# start of Records supplied

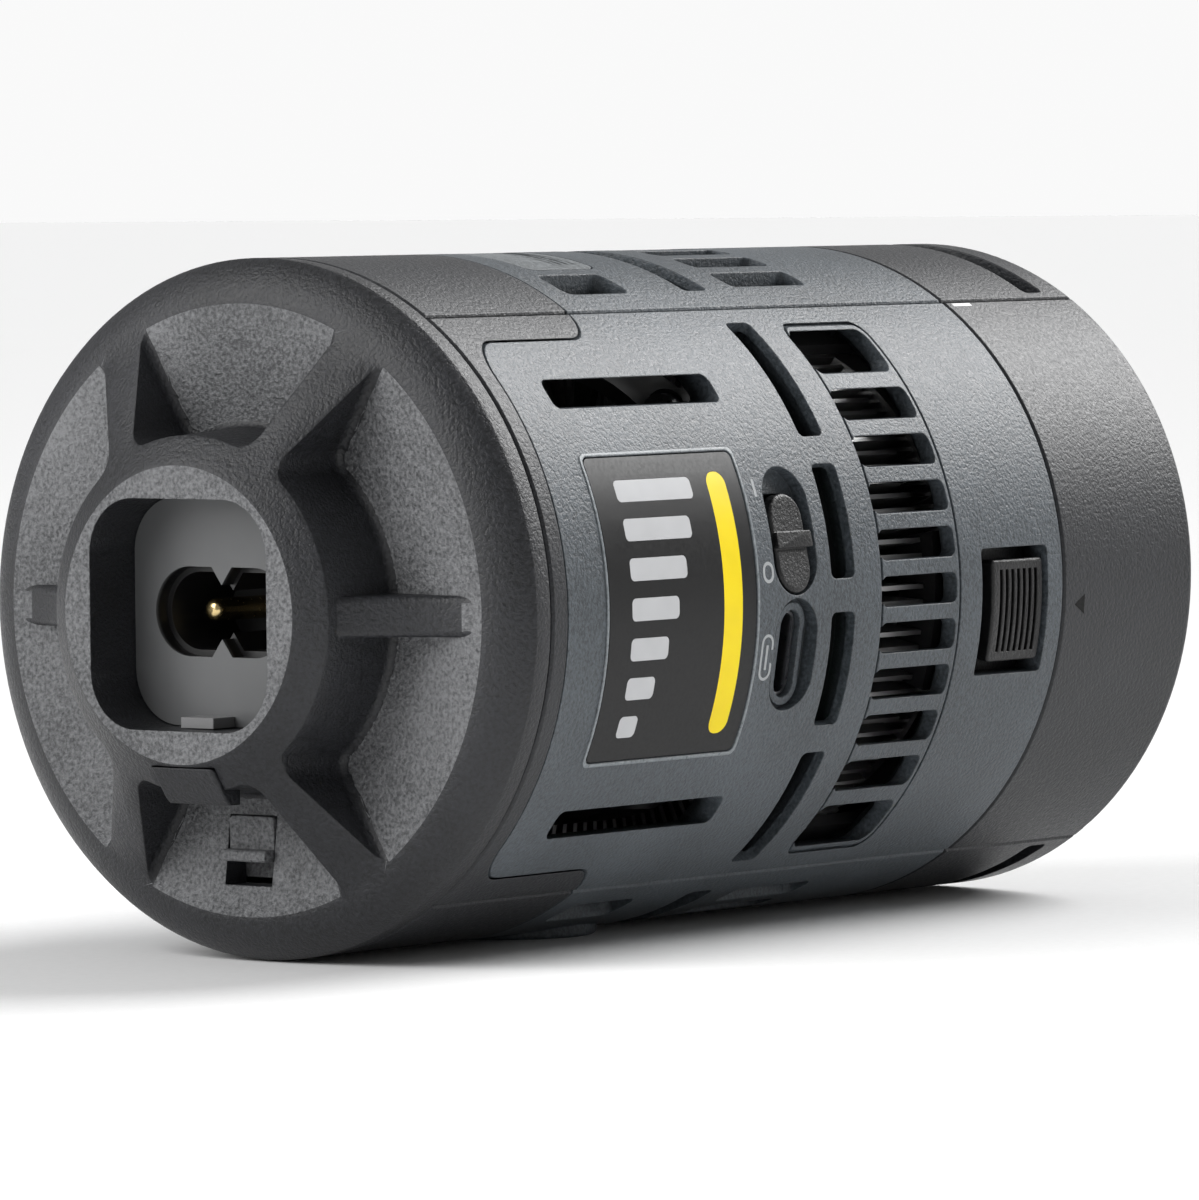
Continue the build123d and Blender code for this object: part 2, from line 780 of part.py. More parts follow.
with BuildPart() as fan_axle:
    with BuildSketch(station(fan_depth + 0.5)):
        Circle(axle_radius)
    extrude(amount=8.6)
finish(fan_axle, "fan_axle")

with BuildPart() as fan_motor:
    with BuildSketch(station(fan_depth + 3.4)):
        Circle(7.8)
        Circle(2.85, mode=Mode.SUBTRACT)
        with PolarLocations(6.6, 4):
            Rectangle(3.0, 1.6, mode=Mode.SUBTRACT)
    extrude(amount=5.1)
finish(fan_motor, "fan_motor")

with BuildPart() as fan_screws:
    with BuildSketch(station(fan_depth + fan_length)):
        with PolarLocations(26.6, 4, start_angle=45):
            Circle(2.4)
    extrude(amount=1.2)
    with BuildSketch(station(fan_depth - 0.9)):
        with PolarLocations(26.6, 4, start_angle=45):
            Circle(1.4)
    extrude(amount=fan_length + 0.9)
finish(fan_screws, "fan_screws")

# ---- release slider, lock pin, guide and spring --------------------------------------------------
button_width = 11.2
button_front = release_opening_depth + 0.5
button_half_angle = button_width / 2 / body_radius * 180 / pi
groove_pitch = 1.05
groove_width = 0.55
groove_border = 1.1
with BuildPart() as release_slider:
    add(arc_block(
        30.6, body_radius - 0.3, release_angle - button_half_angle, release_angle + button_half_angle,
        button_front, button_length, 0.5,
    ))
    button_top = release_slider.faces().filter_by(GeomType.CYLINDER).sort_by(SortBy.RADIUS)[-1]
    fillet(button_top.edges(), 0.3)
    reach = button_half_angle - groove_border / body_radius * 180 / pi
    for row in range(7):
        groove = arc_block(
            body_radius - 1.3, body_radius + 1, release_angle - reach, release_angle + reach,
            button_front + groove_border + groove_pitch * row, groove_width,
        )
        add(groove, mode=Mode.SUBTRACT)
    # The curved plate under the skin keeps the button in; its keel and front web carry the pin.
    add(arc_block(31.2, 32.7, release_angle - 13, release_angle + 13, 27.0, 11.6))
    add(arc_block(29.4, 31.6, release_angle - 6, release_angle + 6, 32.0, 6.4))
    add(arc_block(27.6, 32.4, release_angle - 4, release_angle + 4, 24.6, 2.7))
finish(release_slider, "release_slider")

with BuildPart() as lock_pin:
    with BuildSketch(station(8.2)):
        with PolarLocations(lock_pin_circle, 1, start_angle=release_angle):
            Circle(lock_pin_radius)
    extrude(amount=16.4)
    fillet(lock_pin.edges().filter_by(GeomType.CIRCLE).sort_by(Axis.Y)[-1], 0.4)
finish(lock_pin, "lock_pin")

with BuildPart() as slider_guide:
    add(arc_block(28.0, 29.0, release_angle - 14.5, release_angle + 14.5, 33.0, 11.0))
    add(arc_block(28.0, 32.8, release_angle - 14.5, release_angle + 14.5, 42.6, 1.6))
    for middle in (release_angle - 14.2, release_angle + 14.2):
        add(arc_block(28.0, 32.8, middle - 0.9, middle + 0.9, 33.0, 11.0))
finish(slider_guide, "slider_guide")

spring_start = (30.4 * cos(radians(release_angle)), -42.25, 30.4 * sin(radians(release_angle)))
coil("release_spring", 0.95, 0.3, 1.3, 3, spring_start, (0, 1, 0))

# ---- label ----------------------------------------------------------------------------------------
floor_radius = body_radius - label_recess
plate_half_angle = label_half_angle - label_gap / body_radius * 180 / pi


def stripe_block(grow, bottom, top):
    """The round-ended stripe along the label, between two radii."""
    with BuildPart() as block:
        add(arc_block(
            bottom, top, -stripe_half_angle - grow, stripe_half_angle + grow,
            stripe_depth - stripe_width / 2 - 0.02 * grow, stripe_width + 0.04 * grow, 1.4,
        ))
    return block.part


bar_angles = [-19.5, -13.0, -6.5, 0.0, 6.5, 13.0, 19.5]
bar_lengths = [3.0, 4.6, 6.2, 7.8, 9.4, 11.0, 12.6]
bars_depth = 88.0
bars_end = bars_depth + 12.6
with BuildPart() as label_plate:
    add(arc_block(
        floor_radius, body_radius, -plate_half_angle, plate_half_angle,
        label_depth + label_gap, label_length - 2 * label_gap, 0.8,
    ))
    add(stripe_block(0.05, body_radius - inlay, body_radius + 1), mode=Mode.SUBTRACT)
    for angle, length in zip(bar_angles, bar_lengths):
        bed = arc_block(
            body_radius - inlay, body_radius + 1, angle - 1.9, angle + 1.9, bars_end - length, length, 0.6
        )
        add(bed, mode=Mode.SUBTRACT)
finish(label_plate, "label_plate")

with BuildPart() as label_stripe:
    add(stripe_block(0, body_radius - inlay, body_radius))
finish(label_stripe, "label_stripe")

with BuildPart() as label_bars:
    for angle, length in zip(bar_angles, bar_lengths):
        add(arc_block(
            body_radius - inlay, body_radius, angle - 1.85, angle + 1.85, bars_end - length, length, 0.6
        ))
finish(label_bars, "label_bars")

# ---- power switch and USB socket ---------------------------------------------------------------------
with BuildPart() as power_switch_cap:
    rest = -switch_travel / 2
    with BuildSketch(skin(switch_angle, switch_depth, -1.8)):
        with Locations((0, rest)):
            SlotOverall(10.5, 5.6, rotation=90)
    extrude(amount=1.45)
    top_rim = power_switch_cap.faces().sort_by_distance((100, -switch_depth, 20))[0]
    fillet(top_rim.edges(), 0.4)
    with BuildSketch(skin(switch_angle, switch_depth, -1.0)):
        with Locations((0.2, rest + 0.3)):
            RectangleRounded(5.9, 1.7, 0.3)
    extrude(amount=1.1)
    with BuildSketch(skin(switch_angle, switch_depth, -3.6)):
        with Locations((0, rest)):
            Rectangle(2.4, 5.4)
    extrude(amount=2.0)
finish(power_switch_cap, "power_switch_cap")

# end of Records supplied
# start of Records supplied

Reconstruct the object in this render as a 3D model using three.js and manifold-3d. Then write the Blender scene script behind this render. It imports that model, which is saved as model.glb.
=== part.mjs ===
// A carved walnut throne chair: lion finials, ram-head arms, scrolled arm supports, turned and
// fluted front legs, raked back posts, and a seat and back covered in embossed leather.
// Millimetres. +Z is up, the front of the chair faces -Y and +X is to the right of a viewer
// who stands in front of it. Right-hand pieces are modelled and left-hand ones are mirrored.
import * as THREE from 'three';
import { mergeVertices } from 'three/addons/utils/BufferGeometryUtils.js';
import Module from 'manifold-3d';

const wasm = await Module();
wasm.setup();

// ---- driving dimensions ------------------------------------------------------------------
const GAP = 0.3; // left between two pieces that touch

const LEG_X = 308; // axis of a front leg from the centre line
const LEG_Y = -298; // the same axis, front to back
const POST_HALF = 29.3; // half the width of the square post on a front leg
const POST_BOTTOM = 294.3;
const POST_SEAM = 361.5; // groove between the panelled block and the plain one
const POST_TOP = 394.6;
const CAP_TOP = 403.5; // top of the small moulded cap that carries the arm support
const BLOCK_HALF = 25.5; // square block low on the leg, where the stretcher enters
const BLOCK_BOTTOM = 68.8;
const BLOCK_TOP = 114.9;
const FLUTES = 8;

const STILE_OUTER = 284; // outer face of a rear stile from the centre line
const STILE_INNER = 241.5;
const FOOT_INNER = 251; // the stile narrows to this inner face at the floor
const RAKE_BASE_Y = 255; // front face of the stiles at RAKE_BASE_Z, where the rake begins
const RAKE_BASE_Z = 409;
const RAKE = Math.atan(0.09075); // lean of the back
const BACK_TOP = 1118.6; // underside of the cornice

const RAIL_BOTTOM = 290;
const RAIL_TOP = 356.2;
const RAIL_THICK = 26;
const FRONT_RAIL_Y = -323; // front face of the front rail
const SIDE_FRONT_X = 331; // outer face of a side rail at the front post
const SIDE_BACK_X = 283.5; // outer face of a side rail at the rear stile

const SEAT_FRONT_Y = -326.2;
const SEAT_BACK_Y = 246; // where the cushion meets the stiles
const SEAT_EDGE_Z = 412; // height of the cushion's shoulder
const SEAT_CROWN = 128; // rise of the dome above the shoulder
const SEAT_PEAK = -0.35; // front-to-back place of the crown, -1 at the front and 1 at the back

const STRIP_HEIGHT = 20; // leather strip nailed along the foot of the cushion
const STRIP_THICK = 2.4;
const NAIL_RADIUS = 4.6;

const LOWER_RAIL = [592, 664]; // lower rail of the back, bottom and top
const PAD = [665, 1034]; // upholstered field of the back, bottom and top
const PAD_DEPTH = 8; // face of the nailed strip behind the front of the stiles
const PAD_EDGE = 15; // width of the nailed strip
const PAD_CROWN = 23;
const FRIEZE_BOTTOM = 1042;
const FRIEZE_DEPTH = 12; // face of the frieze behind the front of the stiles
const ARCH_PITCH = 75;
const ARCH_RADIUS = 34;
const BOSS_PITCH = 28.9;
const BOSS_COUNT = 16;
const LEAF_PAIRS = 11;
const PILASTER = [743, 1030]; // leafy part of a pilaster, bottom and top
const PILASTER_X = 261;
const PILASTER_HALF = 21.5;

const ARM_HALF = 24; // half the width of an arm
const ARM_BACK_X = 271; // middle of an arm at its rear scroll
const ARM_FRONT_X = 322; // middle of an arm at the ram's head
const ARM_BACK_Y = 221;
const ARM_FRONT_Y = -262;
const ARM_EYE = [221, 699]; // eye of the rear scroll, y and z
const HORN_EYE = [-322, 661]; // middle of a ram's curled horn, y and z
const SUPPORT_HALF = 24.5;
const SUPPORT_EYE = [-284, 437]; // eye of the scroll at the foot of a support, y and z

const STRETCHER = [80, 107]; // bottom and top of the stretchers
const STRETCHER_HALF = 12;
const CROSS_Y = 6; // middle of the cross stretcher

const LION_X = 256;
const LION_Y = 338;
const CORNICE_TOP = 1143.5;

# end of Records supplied

■ Task objective:
Return, from the data, each line that has the word "behind" in it.

■ Written response:
Reconstruct the object in this render as a 3D model using three.js and manifold-3d. Then write the Blender scene script behind this render. It imports that model, which is saved as model.glb.
const PAD_DEPTH = 8; // face of the nailed strip behind the front of the stiles
const FRIEZE_DEPTH = 12; // face of the frieze behind the front of the stiles